With the PCR collaboration, Chris hopes to further our understanding of the mechanisms that underlie inequities in care, such that interventions may be better designed to improve access for those who need it the most.

The problem with clinical trials

Clinical trials are an important step in developing and testing new treatments.

How well medicines work and how safe they are can change depending on a person’s age, gender, ethnicity and more, so it is vital that clinical trials include a diverse range of participants. Black men are twice as likely to be diagnosed with prostate cancer compared to White men, and 2.5 times more likely to die from the disease. However, despite Black men being more likely to get it, they are under-represented in prostate cancer trials.

As a result, clinical trials do not account for the differences in benefits and/or side effects of treatments in Black men. This means that we don’t know whether treatments will work as well or if they could cause worse side effects in Black men compared to White men. There is also concern that Black men are more likely to decline or not complete their prostate cancer treatment.

1 in 4 Black men will be diagnosed with

prostate cancer

Robert, Jonathan and the team will educate healthcare professionals and make sure that they know how to support Black men through treatment. Ultimately, this will mean that Black men diagnosed with prostate cancer will be better supported to stick to and get the best from treatment.

The research project

The research team, led by Robert and Jonathan, will look through NHS records to see if there are any patterns showing if men from different ethnicities are more or less likely to choose and stick to different treatments. They also hope to expand on previous research that showed Black people are more likely to benefit from hormone therapy.

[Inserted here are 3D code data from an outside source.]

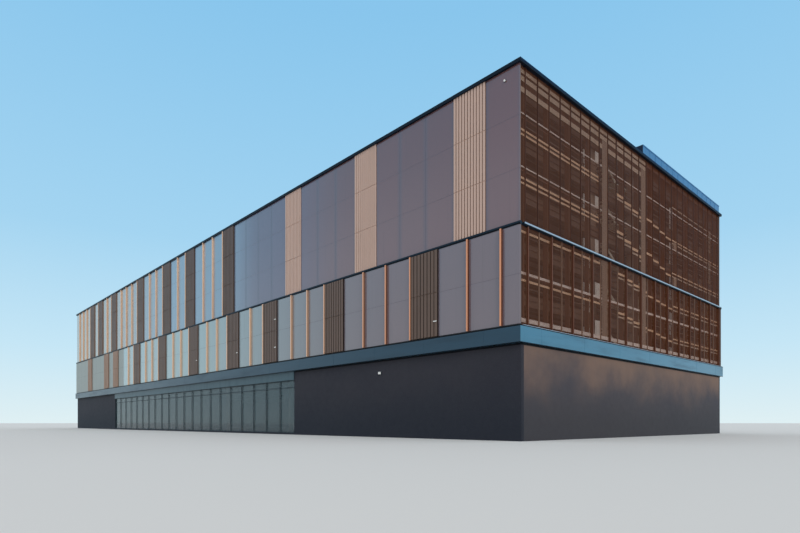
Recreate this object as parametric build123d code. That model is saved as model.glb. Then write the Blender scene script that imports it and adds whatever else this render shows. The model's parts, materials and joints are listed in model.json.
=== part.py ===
"""Multi storey car park over a ground-floor shop, a scale model at 1:10.

One real metre is 100 mm here. +X runs along the long panelled front towards its near corner,
+Y runs from the front into the building and +Z is up. The origin is the centre of the footprint,
at ground level. The front faces -Y and the screened end faces +X.
"""

import os

from build123d import *

# Plan: the outer face of the lower facade band is the reference line on all four sides
MODULE = 250.0
MODULES_LONG = 40
WIDTH = 3400.0
LENGTH = MODULE * MODULES_LONG
HALF_L = LENGTH / 2
HALF_W = WIDTH / 2

# Heights over the ground
FLOOR_TOP = 15.0
FIRST_DECK = 550.0
STOREY = 300.0
DECKS = 5
SILL_RISE = 105.0
FASCIA_HEIGHT = 97.0
MID_BAND_ABOVE_DECK = 72.0
MID_BAND_HEIGHT = 18.0
PARAPET_RISE = 105.0
COPING_HEIGHT = 20.0
PANEL_JOINT_ABOVE_DECK = 95.0

ROOF_DECK = FIRST_DECK + DECKS * STOREY
SILL_TOP = FIRST_DECK + SILL_RISE
FASCIA_BOTTOM = SILL_TOP - FASCIA_HEIGHT
MID_BOTTOM = FIRST_DECK + 2 * STOREY + MID_BAND_ABOVE_DECK
MID_TOP = MID_BOTTOM + MID_BAND_HEIGHT
PARAPET_TOP = ROOF_DECK + PARAPET_RISE
WALL_TOP = PARAPET_TOP - COPING_HEIGHT

# Wall build-up: depths are measured inwards from the reference line
PANEL_T = 4.0
UPPER_SETBACK = 10.0
LINING_DEPTH = 36.0
LONG_WALL_SETBACK = 20.0
SHORT_WALL_SETBACK = 6.0
BASE_WALL_T = 25.0
LONG_WALL_DEPTH = LONG_WALL_SETBACK + BASE_WALL_T
SHORT_WALL_DEPTH = SHORT_WALL_SETBACK + BASE_WALL_T
FASCIA_PROUD = 12.0
COPING_PROUD = 4.0
COPING_DEPTH = 60.0
FLASHING_PROUD = 3.0
LEDGE_PROUD = 6.0
SHEET_GAP = 0.4
FOOT_GAP = 8.0

# Facade pattern, counted in modules from the corner that each long side starts at
PANEL_GAP = 2.0
UPPER_TAN = (1, 5, 9)
UPPER_BROWN = (14, 18, 21, 25, 30, 33, 35)
UPPER_FINS = (15, 16, 17, 19, 20, 22, 23, 24, 26, 27, 28, 29, 31, 32, 34, 36, 37, 38, 39)
LOWER_BROWN = (2.5, 6.5, 10.5, 13.5, 17.5, 21.5, 25.5, 29.5, 31.5, 35.5)
LOWER_FINS_NEAR = (0.5, 1.5, 3.5, 4.5, 5.5, 7.5, 8.5, 9.5, 11.5, 12.5)
LOWER_FINS_FAR = (14.5, 15.5, 16.5, 18.5, 19.5, 20.5, 22.5, 23.5, 24.5, 26.5, 27.5)
LOWER_FINS = LOWER_FINS_NEAR + LOWER_FINS_FAR
FIN_W = 12.0
FIN_PROUD = 20.0
BATTENS = 5
BATTEN_GAP = 14.0
BATTEN_PROUD = 6.0
BROWN_PROUD = 12.0

# Shopfront in the front base wall
SHOP_START = 9.5
SHOP_END = 30.5
SHOP_HEAD = 483.0
TRANSOM_Z = 415.0
MULLION_W = 8.0
SHOP_FRAME_DEPTH = 10.0
SHOP_RAIL_DEPTH = 5.0
GLASS_T = 2.0
HEADER_T = 6.0

# Structure
SLAB_T = 14.0
BEAM_DEPTH = 40.0
BEAM_W = 20.0
EDGE_BEAM_T = 12.0
EDGE_BEAM_RISE = 5.0
EDGE_BEAM_FLANGE = 28.0
EDGE_BEAM_GROOVE = 11.0
EDGE_GROOVE_DEPTH = 7.0
COLUMN = 30.0
COLUMN_MODULES = 5
COLUMN_DEPTH = 50.0
END_COLUMN_DEPTH = 80.0

# Screened ends
POST_DEPTH = 30.0
POST_W = 10.0
POST_FACE = 26.0
FIRST_POST = 75.0
SLATS_PER_MODULE = 2
SLAT_W = 4.0
SLAT_T = 8.0
LOWER_SLAT_FACE = 4.0
UPPER_SLAT_FACE = 14.0
RAIL_H = 4.0
HEAD_RAIL_H = 38.0
SCREEN_FIN_PROUD = 10.0
SCREEN_FIN_W = 6.0

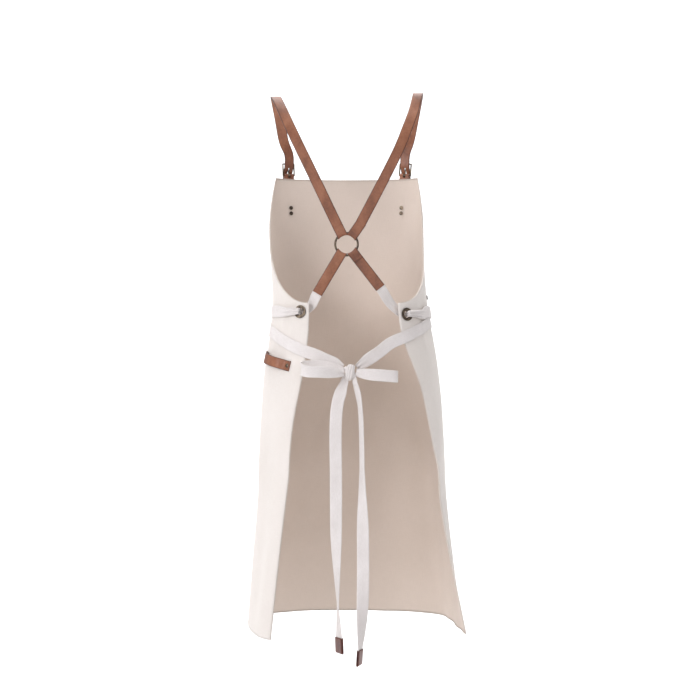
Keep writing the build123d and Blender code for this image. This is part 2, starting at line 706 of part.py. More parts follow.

They will also conduct in-depth interviews and questionnaires with Black men diagnosed with prostate cancer to uncover what stops men from continuing with their treatment and how they could be better supported. They will develop targeted support specifically designed to help Black men with their prostate cancer treatment.

The researchers also aim to gain a better understanding of the most appropriate treatments for Black patients. This would mean that we can select treatments for patients to ensure the best outcomes and fewer side effects.

Overall, this study will promote a greater understanding of the systemic barriers to care faced by Black men, including socioeconomic and cultural factors. The team hope to identify key points which lead to poorer engagement of ethnic minorities in healthcare and encourage better outcomes for them.